Before you begin your search, be sure you’ve reviewed the following information, so you’ll be thoroughly prepared for the home-buying process.
Save time, stress, and money by getting pre-approved for a mortgage before starting to look for homes. Sellers’ realtors are more likely to negotiate and accept offers from a pre-approved buyer. Plus, you won’t waste time looking at homes you can’t afford.
Closing costs are fees assessed at the closing of a real estate transaction, when the title of the property is transferred from the seller to the buyer. Either the buyer or seller can incur closing costs.
Closing costs vary widely based on where you live and the property you buy. They often include such things as a loan origination fee, which lenders charge for processing the loan paperwork for you; attorney’s fees; discount points, which are fees you pay in exchange for a lower interest rate; appraisal fees; and title insurance, which protects the lender in case the title isn’t clean.
Typically, homebuyers will pay between 2 to 5 percent of the purchase price of their home in closing fees. So, if your home costs $150,000, you might pay between $3,000 and $7,500 in closing costs. On average, buyers pay roughly $3,700 in closing fees.
Lenders are required by law to give you a Loan Estimate within three days of receiving your loan application, which will include an estimate of your closing costs.
A home warranty is a service contract that covers the repair or replacement of most major home systems and appliances. Home warranty costs average $350 to $500 for a basic warranty and $100 to $300 more for a warranty with extra protection.
Unexpected repair and/or replacement costs can be a strain on your budget. A home warranty helps eliminate this potential source of financial stress.
Buyers should consider requesting a home warranty from the sellers as part of the negotiation process, especially for older homes with older appliances and systems.
Want to know how much you’ll pay each month for your mortgage? Click the mortage calculator below, so you can determine what payment will fit your budget.
Buying your first home is an exciting life event, but you also need to be prepared. Here are the steps we recommend you take, so you won’t have any surprises:
1. Use our mortgage calculator (above) to determine what your monthly payments will be.
2. Research the additional costs of homeownership, including real estate taxes, homeowner’s insurance, maintenance costs, and homeowner or condo association fees. Keep in mind that the interest portion of your mortgage payments and real estate taxes are usually tax-deductible.
Pro Tip: The federal government recommends that buyers spend no more than 28% of their income on housing costs.
3. Get a credit report and comb through it for errors and unresolved issues. Credit history problems or the inability to make a substantial down payment can stop your plans to buy a home.

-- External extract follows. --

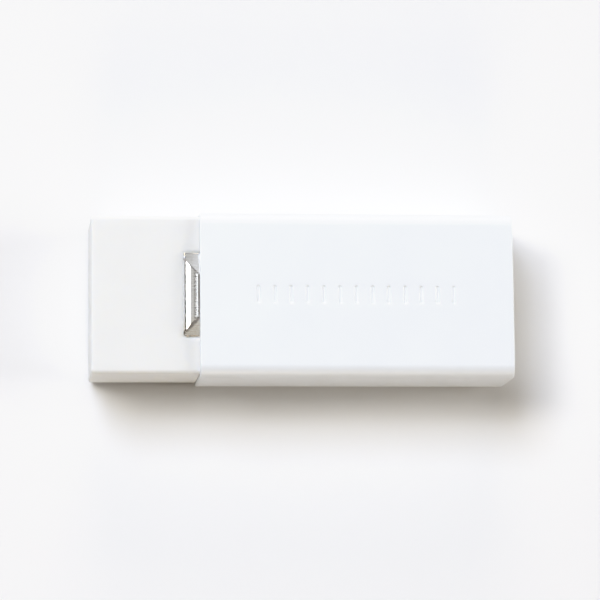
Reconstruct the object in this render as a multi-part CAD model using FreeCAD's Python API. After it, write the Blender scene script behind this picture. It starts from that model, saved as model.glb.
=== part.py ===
"""A hand-held block eraser in a thin metal sleeve, with a bent spring clip between the two.

Millimetres. X runs along the length: the rubbing end faces -X and the closed end +X. Z is up, and the
underside of the sleeve lies on Z = 0. Everything is symmetric about Y = 0, and the clip and the block
are also symmetric about the middle height MID_Z.
"""

import FreeCAD, Part
import math
import os

V = FreeCAD.Vector

# The whole object
TOTAL_LENGTH = 57.0
REACH = 14.54  # how far the block stands out of the sleeve's mouth

# Sleeve: drawn aluminium tube, painted
SLEEVE_WIDTH = 22.4
SLEEVE_HEIGHT = 12.6
SLEEVE_WALL = 0.5
SLEEVE_CORNER = 1.8  # outer corner radius
BORE_CORNER = 1.0  # inner corner radius
SLEEVE_BEVEL = 0.2  # on the outer edge of both ends

# Row of pressed bars on the sleeve's top face, a plain ornament
BAR_COUNT = 13
BAR_PITCH = 2.2
BAR_LENGTH = 2.5
BAR_WIDTH = 0.6
BAR_DEPTH = 0.15
BARS_X = 7.1  # middle of the row

# Rear cap: a shallow pressed cup, pushed into the back of the sleeve
CAP_RECESS = 0.3
CAP_PLATE = 0.8
CAP_DEPTH = 3.0
CAP_WALL = 0.5
CAP_EDGE = 0.25  # radius round the cap's outer face

# Block of soft vinyl
BLOCK_LENGTH = 44.5
BLOCK_WIDTH = 21.3
BLOCK_HEIGHT = 11.0
BLOCK_LONG_EDGE = 0.55  # radius of the four edges along X
BLOCK_END_EDGE = 0.35  # radius round both end faces

# Clip: one strip of spring steel, bent into a U round the back of the block
STRIP_WIDTH = 11.3
STRIP_THICKNESS = 0.3
STRIP_CORNER = 0.3  # radius of the strip's front corners, seen from above
LEG_GAP = 0.1  # between a leg and the sleeve's bore
WEB_GAP = 0.6  # between the web and the block's back
WEB_BEND = 0.5  # inner radius of the two rear bends
FOLD_REACH = 2.25  # from the mouth to the front of the fold
FOLD_HEIGHT = 0.76  # outside height of the fold
FRONT_SLOPE = math.radians(-11.0)  # the flap first rises towards the mouth, and then falls
REAR_SLOPE = math.radians(25.0)
FLAP_BEND = 1.2  # inner radius of the flap's gentle curve
KNEE_SHARE = 0.58  # where that curve is, from the fold to the crease
CREASE_REACH = 0.5  # from the mouth to the crease between flap and lip
CREASE_BEND = 0.06  # inner radius of the crease
LIP_REACH = 0.22  # from the mouth to the middle of the lip's free edge
LIP_RISE = 0.03  # from the crease to the free edge
FLAP_GAP = 0.04  # the flap is cut free of the leg down to the middle of this gap
FLAP_LONG = 9.9  # flap's width at the fold
FLAP_SHORT = 5.8  # flap's width at the lip's free edge

# Seats pressed into the block by the clip's legs
SEAT_CLEARANCE = 0.05

# Worked out from the sizes above
MID_Z = SLEEVE_HEIGHT / 2
TIP_X = -TOTAL_LENGTH / 2
REAR_X = TOTAL_LENGTH / 2
MOUTH_X = TIP_X + REACH
BORE_WIDTH = SLEEVE_WIDTH - 2 * SLEEVE_WALL
BORE_HEIGHT = SLEEVE_HEIGHT - 2 * SLEEVE_WALL
BLOCK_BACK_X = TIP_X + BLOCK_LENGTH
LEG_OUTER = BORE_HEIGHT / 2 - LEG_GAP  # from the middle height to a leg's outer face
LEG_INNER = LEG_OUTER - STRIP_THICKNESS
FOLD_X = MOUTH_X - FOLD_REACH
OVERRUN = 1.0  # how far a cutting tool passes the faces it cuts
TINY = 1e-6


def rounded_bar(x0, x1, width, height, radius):
    """A bar along X with a rounded-rectangle section about the middle height."""
    box = Part.makeBox(x1 - x0, width, height, V(x0, -width / 2, MID_Z - height / 2))
    along = [e for e in box.Edges if e.BoundBox.XLength > x1 - x0 - TINY]
    return box.makeFillet(radius, along)


def edges_at(shape, x):
    """The edges that lie in the plane at x."""
    return [e for e in shape.Edges if abs(e.BoundBox.XMin - x) < TINY and e.BoundBox.XLength < TINY]


def upright_capsule(x, length, width, z0, z1):
    """A slot-shaped column, round at both ends of its length along Y."""
    straight = length - width
    column = Part.makeBox(width, straight, z1 - z0, V(x - width / 2, -straight / 2, z0))
    for y in (-straight / 2, straight / 2):
        column = column.fuse(Part.makeCylinder(width / 2, z1 - z0, V(x, y, z0)))
    return column.removeSplitter()


def make_sleeve():
    """The tube, bevelled at both ends, with the row of bars pressed into its top face."""
    outer = rounded_bar(MOUTH_X, REAR_X, SLEEVE_WIDTH, SLEEVE_HEIGHT, SLEEVE_CORNER)
    outer = outer.makeChamfer(SLEEVE_BEVEL, edges_at(outer, MOUTH_X) + edges_at(outer, REAR_X))
    bore = rounded_bar(MOUTH_X - OVERRUN, REAR_X + OVERRUN, BORE_WIDTH, BORE_HEIGHT, BORE_CORNER)
    sleeve = outer.cut(bore)
    for i in range(BAR_COUNT):
        x = BARS_X + (i - (BAR_COUNT - 1) / 2) * BAR_PITCH
        bar = upright_capsule(x, BAR_LENGTH, BAR_WIDTH, SLEEVE_HEIGHT - BAR_DEPTH, SLEEVE_HEIGHT + OVERRUN)
        sleeve = sleeve.cut(bar)
    return sleeve


def make_rear_cap():
    """A cup with its flat outwards, just inside the sleeve's rear edge."""
    back = REAR_X - CAP_RECESS
    front = back - CAP_DEPTH
    cup = rounded_bar(front, back, BORE_WIDTH, BORE_HEIGHT, BORE_CORNER)
    cup = cup.makeFillet(CAP_EDGE, edges_at(cup, back))
    hollow = rounded_bar(
        front - OVERRUN,
        back - CAP_PLATE,
        BORE_WIDTH - 2 * CAP_WALL,
        BORE_HEIGHT - 2 * CAP_WALL,
        BORE_CORNER - CAP_WALL,
    )
    return cup.cut(hollow)


def make_block():
    """The soft block, with its edges eased and a shallow seat for each leg of the clip."""
    block = rounded_bar(TIP_X, BLOCK_BACK_X, BLOCK_WIDTH, BLOCK_HEIGHT, BLOCK_LONG_EDGE)
    block = block.makeFillet(BLOCK_END_EDGE, edges_at(block, TIP_X) + edges_at(block, BLOCK_BACK_X))
    seat_start = FOLD_X - 2 * SEAT_CLEARANCE
    seat_length = BLOCK_BACK_X + OVERRUN - seat_start
    seat_width = STRIP_WIDTH + 2 * SEAT_CLEARANCE
    seat_floor = LEG_INNER - SEAT_CLEARANCE
    for base in (MID_Z + seat_floor, MID_Z - seat_floor - OVERRUN):
        seat = Part.makeBox(seat_length, seat_width, OVERRUN, V(seat_start, -seat_width / 2, base))
        block = block.cut(seat)
    return block


def bent_strip(path, thickness, width):
    """A strip of even thickness that follows a path in the XZ plane, extruded along Y.

    path holds (x, z, radius) for the middle of the thickness; radius rounds that corner.
    """
    sides = {1: [], -1: []}
    ends = []
    at = V(path[0][0], 0, path[0][1])
    for i in range(1, len(path)):
        corner = V(path[i][0], 0, path[i][1])
        heading = (corner - V(path[i - 1][0], 0, path[i - 1][1])).normalize()
        left = V(-heading.z, 0, heading.x)
        offset = left * (thickness / 2)
        radius = path[i][2]
        leave = corner
        if radius:
            after = (V(path[i + 1][0], 0, path[i + 1][1]) - corner).normalize()
            turn = math.atan2(heading.x * after.z - heading.z * after.x, heading.dot(after))
            setback = radius * math.tan(abs(turn) / 2)
            leave = corner - heading * setback
        if i == 1:
            ends.append(Part.makeLine(at - offset, at + offset))
        if (leave - at).Length > TINY:
            for sign, edges in sides.items():
                edges.append(Part.makeLine(at + offset * sign, leave + offset * sign))
        if not radius:
            ends.append(Part.makeLine(leave - offset, leave + offset))
            break
        centre = leave + left * math.copysign(radius, turn)
        at = corner + after * setback
        middle = centre + (corner - centre).normalize() * radius
        for sign, edges in sides.items():
            scale = 1 - sign * math.copysign(thickness / 2 / radius, turn)
            arc = Part.Arc(*[centre + (point - centre) * scale for point in (leave, middle, at)])
            edges.append(arc.toShape())
    outline = Part.Wire(Part.__sortEdges__(sides[1] + sides[-1] + ends))
    return Part.Face(outline).extrude(V(0, width, 0)).translated(V(0, -width / 2, 0))


def clip_path():
    """The strip's middle line, from the upper lip round the back to the lower lip."""
    half = STRIP_THICKNESS / 2
    leg = LEG_OUTER - half
    fold_bend = FOLD_HEIGHT / 2 - half
    fold_centre_x = FOLD_X + half + fold_bend
    crease_x = MOUTH_X - CREASE_REACH
    knee_x = fold_centre_x + KNEE_SHARE * (crease_x - fold_centre_x)
    web_x = BLOCK_BACK_X + WEB_GAP + half
    fold_top = leg + fold_bend + fold_bend / math.cos(FRONT_SLOPE)

    def front_height(x):
        """The height of the sloping line that touches the top of the fold."""
        return fold_top - (x - fold_centre_x) * math.tan(FRONT_SLOPE)

    crease_z = front_height(knee_x) - (crease_x - knee_x) * math.tan(REAR_SLOPE)
    upper = [
        (MOUTH_X - LIP_REACH, crease_z + LIP_RISE, 0),
        (crease_x, crease_z, CREASE_BEND + half),
        (knee_x, front_height(knee_x), FLAP_BEND + half),
        (FOLD_X + half, front_height(FOLD_X + half), fold_bend),
        (FOLD_X + half, leg, fold_bend),
        (web_x, leg, WEB_BEND + half),
    ]
    lower = [(x, -z, r) for x, z, r in reversed(upper)]
    return [(x, MID_Z + z, r) for x, z, r in upper + lower]


def flap_trim(sign):
    """The prisms that cut one flap to its mitred shape; sign is 1 for the top and -1 below."""
    level = MID_Z + sign * (LEG_OUTER + FLAP_GAP / 2)
    front = FOLD_X - OVERRUN
    slope = (FLAP_LONG - FLAP_SHORT) / 2 / (FOLD_REACH - LIP_REACH)
    front_y = FLAP_LONG / 2 + slope * OVERRUN
    back_y = FLAP_LONG / 2 - slope * FOLD_REACH
    prisms = []
    for side in (-1, 1):
        corners = [
            V(front, side * front_y, level),
            V(MOUTH_X, side * back_y, level),
            V(MOUTH_X, side * STRIP_WIDTH, level),
            V(front, side * STRIP_WIDTH, level),
        ]
        face = Part.Face(Part.makePolygon(corners + corners[:1]))
        prisms.append(face.extrude(V(0, 0, sign * OVERRUN)))
    return prisms


def corner_trim():
    """Columns that round the strip's front corners, seen from above."""
    columns = []
    size = 2 * STRIP_CORNER
    for side in (-1, 1):
        x = FOLD_X + STRIP_CORNER
        y = side * (STRIP_WIDTH / 2 - STRIP_CORNER)
        column = Part.makeBox(size, size, SLEEVE_HEIGHT, V(x - size, min(y, y + side * size), 0))
        columns.append(column.cut(Part.makeCylinder(STRIP_CORNER, SLEEVE_HEIGHT, V(x, y, 0))))
    return columns


def make_clip():
    """The bent strip with both flaps mitred and its front corners rounded."""
    clip = bent_strip(clip_path(), STRIP_THICKNESS, STRIP_WIDTH)
    for tool in flap_trim(1) + flap_trim(-1) + corner_trim():
        clip = clip.cut(tool)
    return clip


PARTS = {
    "sleeve": make_sleeve,
    "rear_cap": make_rear_cap,
    "clip": make_clip,
    "eraser_block": make_block,
}

os.makedirs("parts", exist_ok=True)
for name, make in PARTS.items():
    shape = make()
    solid = shape.Solids[0]
    print(name, len(shape.Solids), shape.isValid(), round(solid.Volume, 2), solid.BoundBox)
    solid.exportStep(f"parts/{name}.step")
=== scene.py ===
"""The looks of the hand-held block eraser: sleeve, rear cap, clip and block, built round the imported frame.

Metres, in the frame's own axes: X along the length with the rubbing end at -X, Z up from the desk top.
Places come from the frame's boxes. Finer sizes are named below.
"""

import math

import bmesh
import bpy
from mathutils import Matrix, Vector, noise


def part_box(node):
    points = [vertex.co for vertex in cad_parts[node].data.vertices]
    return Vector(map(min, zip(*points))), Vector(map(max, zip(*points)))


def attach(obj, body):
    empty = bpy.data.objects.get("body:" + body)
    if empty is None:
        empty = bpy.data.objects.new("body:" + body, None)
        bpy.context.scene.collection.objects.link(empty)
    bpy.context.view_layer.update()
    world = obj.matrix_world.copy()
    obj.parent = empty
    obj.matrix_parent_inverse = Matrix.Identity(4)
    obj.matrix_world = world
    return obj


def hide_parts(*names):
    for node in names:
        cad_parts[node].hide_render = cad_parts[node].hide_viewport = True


MM = 0.001
SAME_PLACE = 1e-4 * MM  # points closer than this are one
HAIR = 1e-6 * MM  # allowed for rounding when sizes are compared

# Sleeve
WALL = 0.5 * MM
SLEEVE_CORNER = 1.8 * MM
BORE_CORNER = 1.0 * MM
RIM_ROUND = 0.2 * MM  # outer edge of both ends
RIM_INNER_ROUND = 0.08 * MM
CORNER_STEPS = 14  # in a corner's quarter turn
RIM_STEPS = 5  # in a quarter turn of a rim or of the cap's edges

# Row of pressed bars
BAR_COUNT = 13
BAR_PITCH = 2.2 * MM
BAR_LENGTH = 2.5 * MM
BAR_WIDTH = 0.6 * MM
BAR_DEPTH = 0.15 * MM
BARS_X = 7.1 * MM  # middle of the row
BAR_MARGIN = 0.5 * MM  # from a bar's end to the edge of its cell
BAR_SHOULDER = 0.04 * MM  # the slope starts this far outside the bar's outline
BAR_SLOPE = 0.27 * MM  # width of the slope, seen from above
BAR_SIDE_STEPS = 3  # in an eighth of a turn of a bar's round ends
BAR_SLOPE_STEPS = 7
BAR_TOLERANCE = 1e-3 * MM  # for telling which points lie on a cell's edge
BAR_DIGITS = 9  # decimals of a metre that tell those points apart

# Rear cap
CAP_PLATE = 0.8 * MM
CAP_WALL = 0.5 * MM
CAP_ROUND = 0.25 * MM
CAP_RIM_ROUND = 0.1 * MM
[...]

Pro Tip: Visit annualcreditreport.com for a FREE credit report. It’s best to obtain a report from all three of the major credit reporting agencies — Experian, TransUnion, and Equifax. By law, you’re allowed one FREE credit report per year. You could either request your report from all three agencies each year, or stagger the requests between the agencies so you get a free one each quarter. We recommend continuing to check your credit report annually even after you purchase a home so you can review it for any mistakes.
4. Collect all the documents your bank will need to approve a mortgage, such as recent pay stubs, bank account and brokerage statements, W-2s, tax returns for the past two years, statements from current loans and credit lines, and names and addresses of your landlords for the past two years.
5. The Federal Housing Administration has a program that insures the mortgages of many first-time homebuyers. Because of this guarantee, lenders will be more likely to give you a loan, and the FHA requires a down payment of just 3.5% from first-time homebuyers. For more information, visit the US Department of Housing and Urban Development’s website.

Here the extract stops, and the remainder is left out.